During this year’s Psychology Week, UoN School of Psychology successfully hosted and co-organised with Hunter New England Health the largest Psychology Professional Day in the Hunter. More than 200 psychologists and psychology trainees gathered together on campus from the Health Service, the University, private practice, government agencies and NGOs for a day of professional development on promoting clinical excellence and culturally respectful practices.

Psychology across the lifespan was the key theme of this year’s conference. The key note speaker A/Professor Ross Wilkinson from UoN School of Psychology has been a ‘big draw’ card for this year’s conference. Ross is a very experienced and respected clinician and academic in the area of attachment across the lifespan; he kept the audience together despite stratospheric temperatures on the day!

The UoN School of Psychology's  
key note speaker: A/Prof Ross Wilkinson

Several members of staff, postgraduate, and undergraduate students attended and played an active role in the day, including the zealous members of our vibrant psychology society.

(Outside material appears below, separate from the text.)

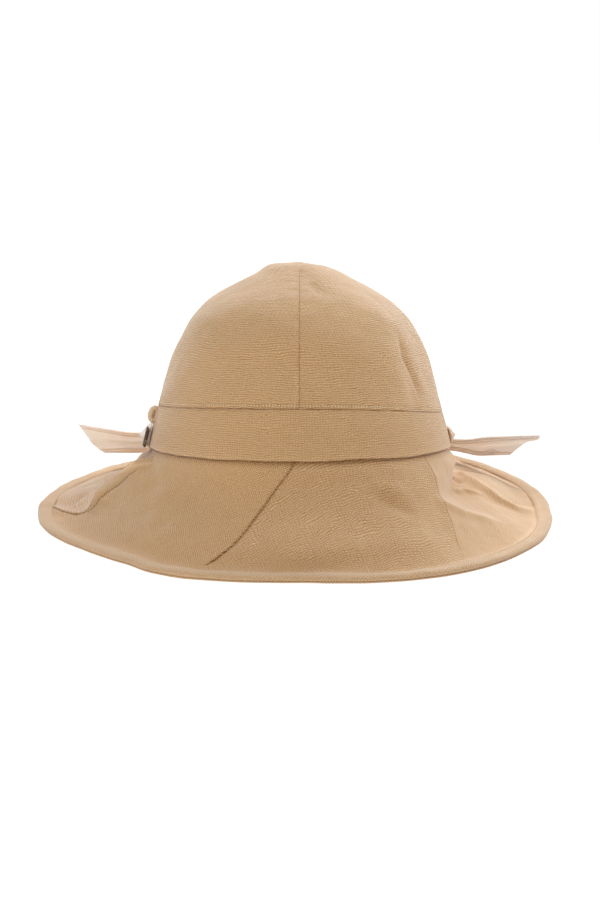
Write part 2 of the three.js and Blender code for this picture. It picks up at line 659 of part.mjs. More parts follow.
// ---- Metal slide over the ribbon: a small plate with upright slots ----
function slideGeometry() {
  const { wide, tall, thick, bar, slots } = SLIDE;
  let plate = solidOf(new THREE.BoxGeometry(wide, tall, thick));
  const slotWide = (wide - (slots + 1) * bar) / slots;
  for (let i = 0; i < slots; i += 1) {
    const slot = new THREE.BoxGeometry(slotWide, tall - 2 * bar, 3 * thick);
    slot.translate((i - (slots - 1) / 2) * (slotWide + bar), 0, 0);
    plate = plate.subtract(solidOf(slot));
  }
  return geometryOf(plate).translate(0, 0, thick / 2);
}
placeOnBand(add("metal_slide", slideGeometry(), slideMetal), SLIDE);

// ---- Keeper loop, a cord standing out from the band over the slide ----
function keeperGeometry() {
  const path = new THREE.EllipseCurve(0, 0, KEEPER.halfOut, KEEPER.halfTall);
  const loops = [];
  for (let i = 0; i < KEEPER_STEPS; i += 1) {
    const angle = (i / KEEPER_STEPS) * 2 * Math.PI;
    const centre = path.getPoint(i / KEEPER_STEPS);
    const out = new THREE.Vector2(Math.cos(angle), Math.sin(angle));
    const loop = [];
    for (let k = 0; k < KEEPER_SIDES; k += 1) {
      const round = (k / KEEPER_SIDES) * 2 * Math.PI;
      const across = KEEPER.cord * Math.sin(round);
      const outwards = out.clone().multiplyScalar(KEEPER.cord * Math.cos(round)).add(centre);
      loop.push(new THREE.Vector3(across, outwards.y, outwards.x));
    }
    loops.push(loop);
  }
  return loft(loops, true);
}
placeOnBand(add("keeper_loop", keeperGeometry(), ribbonLinen), KEEPER);

// ---- Stand the hat over the origin: the middle of the rim's bounding box ----
const rimBox = new THREE.Box3();
for (let i = 0; i < TAPE_STEPS; i += 1) {
  const bearing = (i * TURN) / TAPE_STEPS;
  rimBox.expandByPoint(onBearing(bearing, aroundHat(RIM_REACH, "reach", bearing), 0));
}
hat.position.copy(rimBox.getCenter(new THREE.Vector3()).negate());

export default hat;
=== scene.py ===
# %% [markdown]
# # A linen cloche hat
# The hat stands on its brim, front towards the viewer. Its real pieces are a crown of six gores, a plain
# band, a brim of six panels with a bound rim, and a ribbon that runs round the back to a knot with two
# loose tails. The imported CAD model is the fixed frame: every piece here is a finer, softer version of one
# of its nodes and takes that node's place. All the surfaces come from a few formulas that give a point for
# a bearing round the hat and a place along its profile, so neighbouring pieces meet without fitting. The
# folds are made in code and not by a cloth simulation, because two stiffened layers keep the shape that
# they were pressed to.

# %% Load the frame
import math
from collections import namedtuple

import bmesh
import bpy
import numpy as np
from mathutils import Matrix, Vector


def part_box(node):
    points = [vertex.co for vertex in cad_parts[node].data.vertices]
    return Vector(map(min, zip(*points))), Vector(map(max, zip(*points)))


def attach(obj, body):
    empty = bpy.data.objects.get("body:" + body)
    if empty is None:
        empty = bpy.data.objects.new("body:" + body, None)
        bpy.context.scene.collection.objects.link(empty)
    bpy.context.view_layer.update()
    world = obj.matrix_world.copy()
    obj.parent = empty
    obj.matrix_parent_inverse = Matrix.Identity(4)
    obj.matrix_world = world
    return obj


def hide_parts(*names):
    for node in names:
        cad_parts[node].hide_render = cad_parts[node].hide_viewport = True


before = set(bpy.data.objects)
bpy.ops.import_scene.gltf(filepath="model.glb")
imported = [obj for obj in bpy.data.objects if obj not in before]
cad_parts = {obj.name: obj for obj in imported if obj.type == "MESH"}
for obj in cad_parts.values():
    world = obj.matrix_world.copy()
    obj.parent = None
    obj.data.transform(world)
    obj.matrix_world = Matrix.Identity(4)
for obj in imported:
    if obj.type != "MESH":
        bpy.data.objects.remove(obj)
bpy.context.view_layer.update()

scene = bpy.context.scene
band_low, band_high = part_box("band")
print("frame loaded:", len(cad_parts), "nodes")

# %% [markdown]
# ## Driving sizes
# Lengths are in millimetres here and become metres when a mesh is made. The head's width and the hat's axis
# are read from the band in the frame. The head opening is tilted back, so heights on the band and crown are
# counted from that tilted plane, the headline.

# %% Sizes of the head, the band and the cloth
MM = 0.001
DEG = math.pi / 180
TURN = 360
HAT_AXIS = np.array([0.5 * (band_low.x + band_high.x), 0.5 * (band_low.y + band_high.y), 0.0]) / MM
HEAD_HALF_WIDTH = 0.5 * (band_high.x - band_low.x) / MM
HEAD_LENGTH_RATIO = 1.095
HEADLINE_HEIGHT = 38.5
HEADLINE_TILT = 9.1
BAND_TOP_HALF_WIDTH = HEAD_HALF_WIDTH - 6.1
BAND_HEIGHT = 25.5
BAND_FRONT_EXTRA = 2.5
BAND_SUNK = (1.4, 5.2)  # how far the crown sinks over the band at the left and at the right
BAND_BELLY = 0.5
BAND_CLOTH = 1.6
CLOTH = 1.5
TAPE_WIDTH = 9.0
print(f"head {2 * HEAD_HALF_WIDTH:.1f} mm wide, hat axis at {HAT_AXIS.round(2)} mm")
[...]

Simon Dennis welcomed the conference delegates on behalf of the school and psychology clinic at the beginning of the day. On the day Frini Karayanidis and Kerry Chalmers convened a stimulating symposium on Newcastle-led research on lifespan psychology. Tanya Hanstock has run a well-attended and engaging workshop on Parent Child Interaction. Tony Kemp has offered continuous AV assistance on the lead to the conference and on the day and Stefania Paolini, as active member of the conference organising committee, has acted as a key conduit between HNE and UoN. 

The conference showcased the great talent of psychologists we have locally, demonstrated the varied areas of clinical excellence in practice, and stressed the importance of effective interaction between educators in the school, psychologists working in the community, and the needs of diverse clients.

This year’s event has been a nice demonstration of the psychologists from HNE Health service and The University of Newcastle working together. We look forward to newer opportunities in the future!